Begin by thinking about things that you would want to have available to you, and remember overnight stays away from home when there was something -- or something missing -- that made you uncomfortable. Then think about your guests, and what you know about them. If you're meeting that college boyfriend or second wife for the first time, you may need to ask their significant others about any special needs they might have.
Some people think that you should try to make your home like a hotel. Why would you do that, when you're offering something much better by sharing your home. With all that in mind, check out these tips for making your guests comfortable in your home. And remember -- nothing is more welcoming than a gracious heart.
It's so easy to forget basic items when you pack for a trip, especially if you're in a hurry. Place toothbrushes, toothpaste, razors (his and hers), shaving cream, combs, shampoo, body wash, feminine hygiene products, and lotion in a basket for your guests to use. Try to buy unscented, hypoallergenic products. Those cute soaps and lotions aren't so much fun if a guest gets a rash!
Make sure guests know where to find towels and washcloths intended for their use, and that you provide extras, just in case. Consider providing a blow dryer and hair styling products for your guests as well.
Your home may be warmer or cooler than your guests are used to. Try making the bed with a light blanket under the comforter, and add a folded blanket at the end of the bed for additional warmth. If you're concerned that it may be too warm, offer a fan. Put a few different kinds of pillows on the bed so each guest can find something comfortable for them. A humidifier set on low can fight dry air and add a little white noise to the room. A nightlight makes it easier to navigate an unfamiliar room in the middle of the night without turning on lamps or overhead lights. Tissues on the nightstand and a small wastebasket in the room are a must.
Don’t have a guest room? You can still make an air mattress or pull out bed comfortable and cozy. Adding an “egg crate” mattress pad to either will improve comfort. Don’t skimp on bed linens or amenities – they’ll be even more important. If you can, place a screen or hang a curtain to provide a little extra privacy and make the space cozier, especially if your guests will be sleeping in the family room. Make sure family members and other guests know to steer clear of the area during sleeping hours.
Time zone difference, medication requirements, and personal habits might mean your guests need something to eat or drink long after you've gone to bed. Offer light snacks and beverages in the guest room so that guests won't have to feel awkward asking, or go hungry late at night.
Your guests may keep very different hours than you, or they may just need a little alone time to relax. Offer music, or even a television, in your guest room. Place some of your favorite books or magazines on the nightstand for them to enjoy. Make sure they have the WiFi password and a place to charge their phones and other devices.
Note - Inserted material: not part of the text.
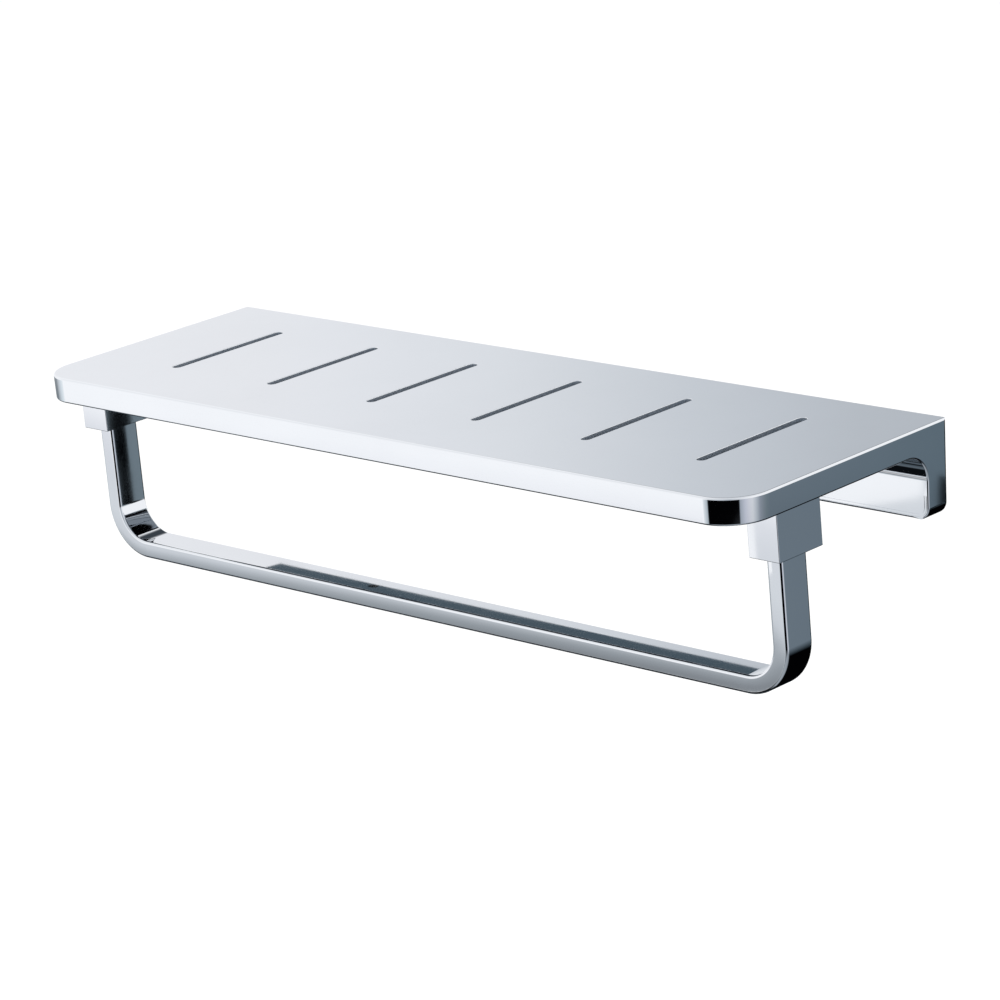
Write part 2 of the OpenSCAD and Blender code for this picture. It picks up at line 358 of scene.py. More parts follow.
def closed_cell_foam():
    """Closed-cell foam: matt dark grey, with cells about 0.3 mm across."""
    colour = bpy.context.scene.rack_colours.foam
    material, tree, place = new_material("closed_cell_foam")
    cells = add_node(
        tree, "ShaderNodeTexVoronoi", None, {"Vector": place, "Scale": 1 / (0.3 * MM)}
    )
    bump = add_node(
        tree, "ShaderNodeBump", None, {"Height": cells, "Distance": 0.05 * MM, "Strength": 0.8}
    )
    tint = add_node(
        tree,
        "ShaderNodeMix",
        {"data_type": "RGBA"},
        {"Factor": cells, "A": linear(darker(colour, 0.3)), "B": linear(colour)},
    )
    foam = add_node(
        tree,
        "ShaderNodeBsdfPrincipled",
        None,
        {"Base Color": tint, "Roughness": 0.9, "Normal": bump},
    )
    add_node(tree, "ShaderNodeOutputMaterial", None, {"Surface": foam})
    return material


MATERIAL_MAKERS = {
    "polished_chrome": polished_chrome,
    # Satin chrome for the slots' walls, darker and bluer as painted shade.
    "slot_painted_shade": slot_chrome_with_painted_shade,
    "cast_zinc": die_cast_zinc,
    "zinc_steel": bright_zinc_steel,
    "black_steel": black_oxide_steel,
    "soft_pad": closed_cell_foam,
}
made_materials = {}


def finish_of(slot):
    """The material of one of the record's slots, or the slots' satin chrome with painted shade,
    made once.
    """
    if slot not in made_materials:
        made_materials[slot] = MATERIAL_MAKERS[slot]()
    return made_materials[slot]


# ---------------------------------------------------------------- solid shapes

# The two axes that an outline's numbers run along, for each axis it is pushed along.
OUTLINE_AXES = {"X": ("Y", "Z"), "Y": ("X", "Z"), "Z": ("X", "Y")}
AXIS = {"X": Vector((1, 0, 0)), "Y": Vector((0, 1, 0)), "Z": Vector((0, 0, 1))}


def link_mesh(mesh, name):
    """A new object with the given mesh, in the scene."""
    piece = bpy.data.objects.new(name, mesh)
    bpy.context.scene.collection.objects.link(piece)
    return piece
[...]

Prepare a list of fun and interesting things to do in the area, and how to get there, in case your guests find themselves at loose ends while you are at work, making another airport run, or dealing with last-minute details. Make sure they know when to expect you back, and how to reach you.
Provide plenty of hangers and closet or wardrobe space for your guests to hang clothes, especially if they will be bringing special occasion attire like suits and cocktail dresses. Drawer space for their folded clothes will make them feel more at home and make it more convenient A hamper or laundry bag will help them keep things tidy and organized. If guests will be staying for several days, offer the use of the laundry room if possible.
Make sure there is room in the coat closet or on hooks near the door for your guests to hang their coats. Extra gloves and hats are nice to have on hand for unusually cold weather and joyful snowball fights.
Be prepared for everything from the guest who surprises you with a plus-one to a medical emergency. Purchase a few extra gifts to have on hand for the unexpected guest. You can't go wrong with gloves, gadgets, and grub! Check the schedule for the local urgent care center so you know ahead of time what your options are in case of serious illness or injury. Have Benadryl and hydrocortisone cream on hand for allergic reactions, anti-nausea medication like Bonine or Emetrol, along with Pepto, Immodium, and Tylenol on hand to treat various ailments.
A tiny Christmas tree on the dresser, some festive pillows on the bed, and a little garland around the mirror will show your guests you're happy to welcome them to your home. Leave a light on in the hall or add a nightlight to make it easier to get to the hall bath in the night. A stocking on the mantle and a personalized ornament on the tree are heartwarming touches.
Too much fuss and your guests will feel like a burden -- not enough, and they'll wonder if you really want them there! The better you know your guests, the easier it is to strike the right tone and offer the comforts of home they'll most appreciate. Above all, remember to relax and enjoy their company! Tell them you're happy to have them, thank them for coming, and invite them to come again.